## Your goal
Render the following material again verbatim, leaving nothing out.

╔══

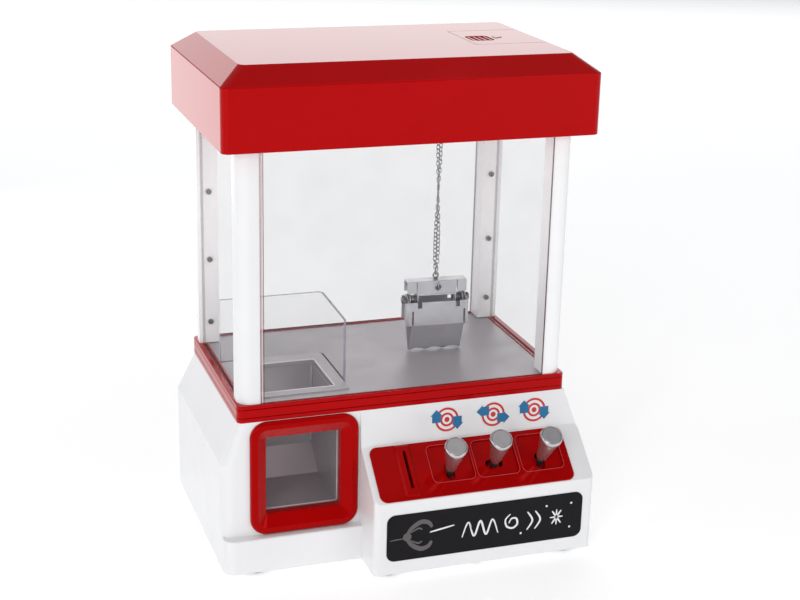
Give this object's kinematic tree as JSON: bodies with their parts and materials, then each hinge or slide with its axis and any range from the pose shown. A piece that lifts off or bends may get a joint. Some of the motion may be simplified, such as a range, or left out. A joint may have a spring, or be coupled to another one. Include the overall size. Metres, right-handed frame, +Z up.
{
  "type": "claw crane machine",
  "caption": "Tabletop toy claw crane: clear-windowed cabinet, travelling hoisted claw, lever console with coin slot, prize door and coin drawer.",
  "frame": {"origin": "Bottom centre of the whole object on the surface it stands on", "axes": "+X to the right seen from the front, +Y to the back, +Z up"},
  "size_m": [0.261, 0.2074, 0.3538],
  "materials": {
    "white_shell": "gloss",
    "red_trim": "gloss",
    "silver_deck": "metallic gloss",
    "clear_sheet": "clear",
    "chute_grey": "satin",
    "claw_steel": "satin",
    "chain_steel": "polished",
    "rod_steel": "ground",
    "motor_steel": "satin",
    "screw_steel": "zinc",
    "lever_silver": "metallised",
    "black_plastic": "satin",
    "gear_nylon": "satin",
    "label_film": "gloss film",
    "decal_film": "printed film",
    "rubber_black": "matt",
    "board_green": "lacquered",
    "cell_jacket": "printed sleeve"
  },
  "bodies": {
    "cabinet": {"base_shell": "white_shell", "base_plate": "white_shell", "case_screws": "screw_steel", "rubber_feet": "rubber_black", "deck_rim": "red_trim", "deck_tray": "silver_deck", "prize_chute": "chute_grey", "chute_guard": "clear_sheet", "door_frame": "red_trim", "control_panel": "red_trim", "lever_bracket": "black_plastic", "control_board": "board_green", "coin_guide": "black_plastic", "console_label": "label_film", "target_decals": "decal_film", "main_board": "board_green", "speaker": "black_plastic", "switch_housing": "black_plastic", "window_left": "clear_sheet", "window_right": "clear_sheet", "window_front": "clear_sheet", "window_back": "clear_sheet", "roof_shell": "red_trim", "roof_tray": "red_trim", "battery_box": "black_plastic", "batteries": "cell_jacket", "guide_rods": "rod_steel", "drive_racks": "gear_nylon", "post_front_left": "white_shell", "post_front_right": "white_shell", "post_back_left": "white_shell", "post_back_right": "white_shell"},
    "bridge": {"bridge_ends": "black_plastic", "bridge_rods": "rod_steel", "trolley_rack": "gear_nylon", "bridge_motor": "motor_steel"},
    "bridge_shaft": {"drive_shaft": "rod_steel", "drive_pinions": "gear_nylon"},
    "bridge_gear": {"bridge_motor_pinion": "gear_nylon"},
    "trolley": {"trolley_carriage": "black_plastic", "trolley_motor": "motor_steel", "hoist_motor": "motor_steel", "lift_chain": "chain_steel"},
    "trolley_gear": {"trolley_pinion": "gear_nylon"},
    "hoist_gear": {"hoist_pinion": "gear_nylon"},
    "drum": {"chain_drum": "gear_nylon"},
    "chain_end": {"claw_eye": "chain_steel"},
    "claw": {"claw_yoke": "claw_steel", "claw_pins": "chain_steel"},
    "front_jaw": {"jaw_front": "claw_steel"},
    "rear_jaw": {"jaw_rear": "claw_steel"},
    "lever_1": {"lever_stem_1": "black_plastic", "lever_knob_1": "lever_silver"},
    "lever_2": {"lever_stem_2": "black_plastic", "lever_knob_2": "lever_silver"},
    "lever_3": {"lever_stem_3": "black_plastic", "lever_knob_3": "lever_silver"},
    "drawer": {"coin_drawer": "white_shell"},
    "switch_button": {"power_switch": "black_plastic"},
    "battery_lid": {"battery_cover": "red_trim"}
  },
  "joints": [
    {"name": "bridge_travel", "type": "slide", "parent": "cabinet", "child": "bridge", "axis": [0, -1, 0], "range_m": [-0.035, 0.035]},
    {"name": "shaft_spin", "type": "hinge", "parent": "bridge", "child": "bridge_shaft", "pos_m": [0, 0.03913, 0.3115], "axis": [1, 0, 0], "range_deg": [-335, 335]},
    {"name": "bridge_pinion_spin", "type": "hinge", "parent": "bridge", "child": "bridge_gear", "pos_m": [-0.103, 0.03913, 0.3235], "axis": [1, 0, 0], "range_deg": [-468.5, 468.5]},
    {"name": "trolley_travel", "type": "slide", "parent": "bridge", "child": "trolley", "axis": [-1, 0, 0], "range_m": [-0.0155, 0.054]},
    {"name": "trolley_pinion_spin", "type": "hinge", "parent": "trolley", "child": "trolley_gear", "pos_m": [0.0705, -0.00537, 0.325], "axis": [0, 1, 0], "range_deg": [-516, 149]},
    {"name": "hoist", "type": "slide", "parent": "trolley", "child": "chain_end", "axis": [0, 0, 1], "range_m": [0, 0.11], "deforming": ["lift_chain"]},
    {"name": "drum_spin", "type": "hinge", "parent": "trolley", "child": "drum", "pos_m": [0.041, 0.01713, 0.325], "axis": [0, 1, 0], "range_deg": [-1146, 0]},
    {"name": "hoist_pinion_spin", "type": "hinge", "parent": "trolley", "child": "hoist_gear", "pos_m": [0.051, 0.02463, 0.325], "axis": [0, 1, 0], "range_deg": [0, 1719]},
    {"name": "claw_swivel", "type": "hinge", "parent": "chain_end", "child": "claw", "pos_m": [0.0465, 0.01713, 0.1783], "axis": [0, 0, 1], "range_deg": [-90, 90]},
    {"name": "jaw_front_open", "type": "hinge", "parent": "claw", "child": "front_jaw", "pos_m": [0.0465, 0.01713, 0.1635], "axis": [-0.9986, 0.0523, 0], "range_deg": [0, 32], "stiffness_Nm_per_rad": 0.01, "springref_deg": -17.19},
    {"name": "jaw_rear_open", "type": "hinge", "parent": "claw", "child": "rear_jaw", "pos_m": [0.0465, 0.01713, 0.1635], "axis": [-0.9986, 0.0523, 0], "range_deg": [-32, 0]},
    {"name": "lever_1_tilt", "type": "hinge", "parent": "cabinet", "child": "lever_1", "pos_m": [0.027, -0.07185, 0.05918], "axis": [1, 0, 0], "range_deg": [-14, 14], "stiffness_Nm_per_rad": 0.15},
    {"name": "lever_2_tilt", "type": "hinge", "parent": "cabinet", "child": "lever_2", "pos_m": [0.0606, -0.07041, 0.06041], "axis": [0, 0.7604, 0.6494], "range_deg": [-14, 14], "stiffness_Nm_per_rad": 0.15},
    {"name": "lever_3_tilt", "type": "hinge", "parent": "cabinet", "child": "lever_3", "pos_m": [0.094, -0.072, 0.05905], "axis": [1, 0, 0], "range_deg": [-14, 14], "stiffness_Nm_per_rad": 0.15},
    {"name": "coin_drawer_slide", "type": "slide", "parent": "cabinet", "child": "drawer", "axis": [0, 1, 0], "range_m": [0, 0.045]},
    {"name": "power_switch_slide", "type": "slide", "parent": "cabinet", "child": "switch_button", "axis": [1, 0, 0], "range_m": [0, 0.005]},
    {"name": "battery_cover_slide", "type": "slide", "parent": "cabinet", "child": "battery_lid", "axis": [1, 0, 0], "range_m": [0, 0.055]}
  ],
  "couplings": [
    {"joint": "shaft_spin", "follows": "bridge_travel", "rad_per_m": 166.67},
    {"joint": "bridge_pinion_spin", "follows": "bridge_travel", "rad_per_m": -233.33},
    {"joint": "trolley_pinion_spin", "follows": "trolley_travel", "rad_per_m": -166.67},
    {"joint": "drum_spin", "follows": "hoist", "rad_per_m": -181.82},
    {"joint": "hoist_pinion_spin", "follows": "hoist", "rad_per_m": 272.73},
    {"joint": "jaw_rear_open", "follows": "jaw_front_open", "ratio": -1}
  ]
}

╚══

## Full response
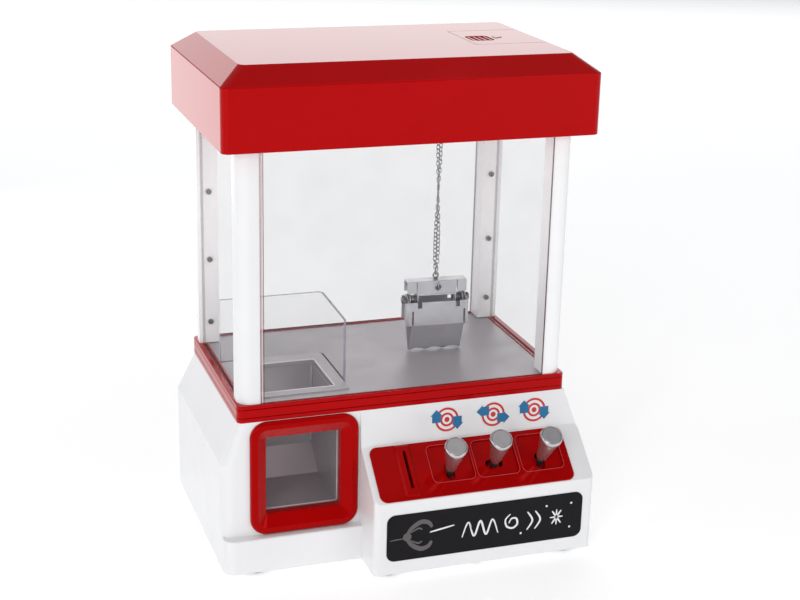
Give this object's kinematic tree as JSON: bodies with their parts and materials, then each hinge or slide with its axis and any range from the pose shown. A piece that lifts off or bends may get a joint. Some of the motion may be simplified, such as a range, or left out. A joint may have a spring, or be coupled to another one. Include the overall size. Metres, right-handed frame, +Z up.
{
  "type": "claw crane machine",
  "caption": "Tabletop toy claw crane: clear-windowed cabinet, travelling hoisted claw, lever console with coin slot, prize door and coin drawer.",
  "frame": {"origin": "Bottom centre of the whole object on the surface it stands on", "axes": "+X to the right seen from the front, +Y to the back, +Z up"},
  "size_m": [0.261, 0.2074, 0.3538],
  "materials": {
    "white_shell": "gloss",
    "red_trim": "gloss",
    "silver_deck": "metallic gloss",
    "clear_sheet": "clear",
    "chute_grey": "satin",
    "claw_steel": "satin",
    "chain_steel": "polished",
    "rod_steel": "ground",
    "motor_steel": "satin",
    "screw_steel": "zinc",
    "lever_silver": "metallised",
    "black_plastic": "satin",
    "gear_nylon": "satin",
    "label_film": "gloss film",
    "decal_film": "printed film",
    "rubber_black": "matt",
    "board_green": "lacquered",
    "cell_jacket": "printed sleeve"
  },
  "bodies": {
    "cabinet": {"base_shell": "white_shell", "base_plate": "white_shell", "case_screws": "screw_steel", "rubber_feet": "rubber_black", "deck_rim": "red_trim", "deck_tray": "silver_deck", "prize_chute": "chute_grey", "chute_guard": "clear_sheet", "door_frame": "red_trim", "control_panel": "red_trim", "lever_bracket": "black_plastic", "control_board": "board_green", "coin_guide": "black_plastic", "console_label": "label_film", "target_decals": "decal_film", "main_board": "board_green", "speaker": "black_plastic", "switch_housing": "black_plastic", "window_left": "clear_sheet", "window_right": "clear_sheet", "window_front": "clear_sheet", "window_back": "clear_sheet", "roof_shell": "red_trim", "roof_tray": "red_trim", "battery_box": "black_plastic", "batteries": "cell_jacket", "guide_rods": "rod_steel", "drive_racks": "gear_nylon", "post_front_left": "white_shell", "post_front_right": "white_shell", "post_back_left": "white_shell", "post_back_right": "white_shell"},
    "bridge": {"bridge_ends": "black_plastic", "bridge_rods": "rod_steel", "trolley_rack": "gear_nylon", "bridge_motor": "motor_steel"},
    "bridge_shaft": {"drive_shaft": "rod_steel", "drive_pinions": "gear_nylon"},
    "bridge_gear": {"bridge_motor_pinion": "gear_nylon"},
    "trolley": {"trolley_carriage": "black_plastic", "trolley_motor": "motor_steel", "hoist_motor": "motor_steel", "lift_chain": "chain_steel"},
    "trolley_gear": {"trolley_pinion": "gear_nylon"},
    "hoist_gear": {"hoist_pinion": "gear_nylon"},
    "drum": {"chain_drum": "gear_nylon"},
    "chain_end": {"claw_eye": "chain_steel"},
    "claw": {"claw_yoke": "claw_steel", "claw_pins": "chain_steel"},
    "front_jaw": {"jaw_front": "claw_steel"},
    "rear_jaw": {"jaw_rear": "claw_steel"},
    "lever_1": {"lever_stem_1": "black_plastic", "lever_knob_1": "lever_silver"},
    "lever_2": {"lever_stem_2": "black_plastic", "lever_knob_2": "lever_silver"},
    "lever_3": {"lever_stem_3": "black_plastic", "lever_knob_3": "lever_silver"},
    "drawer": {"coin_drawer": "white_shell"},
    "switch_button": {"power_switch": "black_plastic"},
    "battery_lid": {"battery_cover": "red_trim"}
  },
  "joints": [
    {"name": "bridge_travel", "type": "slide", "parent": "cabinet", "child": "bridge", "axis": [0, -1, 0], "range_m": [-0.035, 0.035]},
    {"name": "shaft_spin", "type": "hinge", "parent": "bridge", "child": "bridge_shaft", "pos_m": [0, 0.03913, 0.3115], "axis": [1, 0, 0], "range_deg": [-335, 335]},
    {"name": "bridge_pinion_spin", "type": "hinge", "parent": "bridge", "child": "bridge_gear", "pos_m": [-0.103, 0.03913, 0.3235], "axis": [1, 0, 0], "range_deg": [-468.5, 468.5]},
    {"name": "trolley_travel", "type": "slide", "parent": "bridge", "child": "trolley", "axis": [-1, 0, 0], "range_m": [-0.0155, 0.054]},
    {"name": "trolley_pinion_spin", "type": "hinge", "parent": "trolley", "child": "trolley_gear", "pos_m": [0.0705, -0.00537, 0.325], "axis": [0, 1, 0], "range_deg": [-516, 149]},
    {"name": "hoist", "type": "slide", "parent": "trolley", "child": "chain_end", "axis": [0, 0, 1], "range_m": [0, 0.11], "deforming": ["lift_chain"]},
    {"name": "drum_spin", "type": "hinge", "parent": "trolley", "child": "drum", "pos_m": [0.041, 0.01713, 0.325], "axis": [0, 1, 0], "range_deg": [-1146, 0]},
    {"name": "hoist_pinion_spin", "type": "hinge", "parent": "trolley", "child": "hoist_gear", "pos_m": [0.051, 0.02463, 0.325], "axis": [0, 1, 0], "range_deg": [0, 1719]},
    {"name": "claw_swivel", "type": "hinge", "parent": "chain_end", "child": "claw", "pos_m": [0.0465, 0.01713, 0.1783], "axis": [0, 0, 1], "range_deg": [-90, 90]},
    {"name": "jaw_front_open", "type": "hinge", "parent": "claw", "child": "front_jaw", "pos_m": [0.0465, 0.01713, 0.1635], "axis": [-0.9986, 0.0523, 0], "range_deg": [0, 32], "stiffness_Nm_per_rad": 0.01, "springref_deg": -17.19},
    {"name": "jaw_rear_open", "type": "hinge", "parent": "claw", "child": "rear_jaw", "pos_m": [0.0465, 0.01713, 0.1635], "axis": [-0.9986, 0.0523, 0], "range_deg": [-32, 0]},
    {"name": "lever_1_tilt", "type": "hinge", "parent": "cabinet", "child": "lever_1", "pos_m": [0.027, -0.07185, 0.05918], "axis": [1, 0, 0], "range_deg": [-14, 14], "stiffness_Nm_per_rad": 0.15},
    {"name": "lever_2_tilt", "type": "hinge", "parent": "cabinet", "child": "lever_2", "pos_m": [0.0606, -0.07041, 0.06041], "axis": [0, 0.7604, 0.6494], "range_deg": [-14, 14], "stiffness_Nm_per_rad": 0.15},
    {"name": "lever_3_tilt", "type": "hinge", "parent": "cabinet", "child": "lever_3", "pos_m": [0.094, -0.072, 0.05905], "axis": [1, 0, 0], "range_deg": [-14, 14], "stiffness_Nm_per_rad": 0.15},
    {"name": "coin_drawer_slide", "type": "slide", "parent": "cabinet", "child": "drawer", "axis": [0, 1, 0], "range_m": [0, 0.045]},
    {"name": "power_switch_slide", "type": "slide", "parent": "cabinet", "child": "switch_button", "axis": [1, 0, 0], "range_m": [0, 0.005]},
    {"name": "battery_cover_slide", "type": "slide", "parent": "cabinet", "child": "battery_lid", "axis": [1, 0, 0], "range_m": [0, 0.055]}
  ],
  "couplings": [
    {"joint": "shaft_spin", "follows": "bridge_travel", "rad_per_m": 166.67},
    {"joint": "bridge_pinion_spin", "follows": "bridge_travel", "rad_per_m": -233.33},
    {"joint": "trolley_pinion_spin", "follows": "trolley_travel", "rad_per_m": -166.67},
    {"joint": "drum_spin", "follows": "hoist", "rad_per_m": -181.82},
    {"joint": "hoist_pinion_spin", "follows": "hoist", "rad_per_m": 272.73},
    {"joint": "jaw_rear_open", "follows": "jaw_front_open", "ratio": -1}
  ]
}